EX-10.14 165 dex1014.htm FORM OF INDEMNIFICATION AGREEMENT, 2001 Form of Indemnification Agreement, 2001

Exhibit 10.14

 

INDEMNIFICATION AGREEMENT

 

INDEMNIFICATION AGREEMENT, dated as of                 , 2001, by and between Loews Cineplex Entertainment Corporation, a Delaware corporation (the “Company”), and the director and/or officer of the Company whose name appears on the signature page of this Agreement (“Indemnitee”).

 

RECITALS

 

A. Highly competent persons are becoming more reluctant to serve publicly-held corporations as directors or officers or in other capacities unless they are provided with reasonable protection through insurance or indemnification against risks of claims and actions against them arising out of their service to and activities on behalf of the corporations.

 

B. The Board of Directors of the Company (the “Board”) has determined that the Company should act to assure such persons that there will be increased certainty of such protection in the future.

 

C. It is reasonable, prudent and necessary for the Company contractually to obligate itself to indemnify such persons to the fullest extent permitted by applicable law so that they will serve or continue to serve the Company free from undue concern that they will not be so indemnified.

 

D. Indemnitee is willing to serve, continue to serve and take on additional service for or on behalf of the Company on the condition that Indemnitee be so indemnified.

 

AGREEMENT

 

In consideration of the premises and the covenants contained herein, the Company and Indemnitee do hereby covenant and agree as follows:

 

1. DEFINITIONS. For purposes of this Agreement:

 

(a) “Disinterested Director” shall mean a director of the Company who is not or was not a party to the Proceeding in respect of which indemnification is being sought by Indemnitee.

 

(b) “Expenses” shall include all reasonable attorneys’ fees and costs, retainers, court costs, transcripts, fees of experts, witness fees, travel expenses, duplicating costs, printing and binding costs, telephone charges, postage, delivery service

 


fees and all other disbursements or expenses customarily incurred in connection with asserting or defending claims.

 

(c) “Independent Counsel” shall mean a law firm or lawyer that neither presently is nor in the past five years has been retained to represent: (i) the Company or Indemnitee in any matter material to either such party or (ii) any other party to the Proceeding giving rise to a claim for indemnification hereunder.
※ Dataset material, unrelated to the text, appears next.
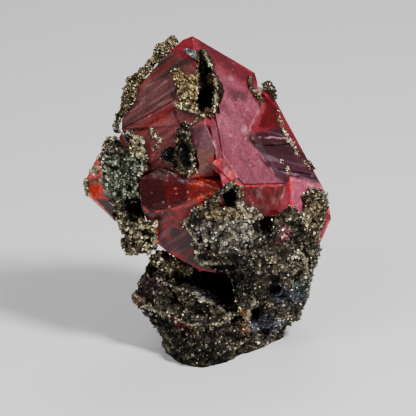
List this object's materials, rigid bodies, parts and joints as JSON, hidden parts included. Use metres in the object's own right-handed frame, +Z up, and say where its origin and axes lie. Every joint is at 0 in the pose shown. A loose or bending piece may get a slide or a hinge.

Notwithstanding the foregoing, the term “Independent Counsel” shall not include any firm or person who, under the applicable standards of professional conduct then prevailing, would have a conflict of interest in representing either the Company or Indemnitee in an action to determine Indemnitee’s right to indemnification under this Agreement. All fees and expenses of the Independent Counsel incurred in connection with acting pursuant to this Agreement shall be borne by the Company.

 

(d) “Proceeding” includes any action, suit, arbitration, alternate dispute resolution mechanism, investigation, administrative hearing or any other proceeding, whether civil, criminal, administrative or investigative; PROVIDED, HOWEVER, that the term “Proceeding” shall include any action instituted by an Indemnitee (other than an action to enforce indemnification rights under this Agreement) only if such action is authorized by the Board of Directors.

 

2. SERVICE BY INDEMNITEE. Indemnitee agrees to begin or continue to serve the Company or other corporation, partnership, joint venture, employee benefit plan, trust or other enterprise controlled by the Company or in which such Indemnitee is serving at the request of the Company (all of which are collectively referred to as an “Affiliate”) as a director, officer, trustee or similar person. Notwithstanding anything contained herein, this Agreement shall not create a contract of employment between the Company and Indemnitee, and the termination of Indemnitee’s relationship with the Company or an Affiliate by either party hereto shall not be restricted by this Agreement.

 

3. INDEMNIFICATION. The Company shall indemnify Indemnitee for, and hold Indemnitee harmless from and against, any and all Expenses, losses, claims, liabilities, judgments, fines and amounts paid in settlement at any time incurred by or assessed against Indemnitee arising out of or in connection with the service of Indemnitee as a director, advisory director, Board Committee member, officer or similar person with the Company or of an Affiliate (collectively referred to as an “Officer or Director of the Company”) to the fullest extent permitted by the laws of the State of Delaware in effect on the date hereof or as such laws may from time to time hereafter be amended to increase the scope of such permitted indemnification. Without diminishing the scope of the indemnification provided by this Section 3, the rights of indemnification of Indemnitee provided hereunder shall include but shall not be limited to those rights set forth hereinafter.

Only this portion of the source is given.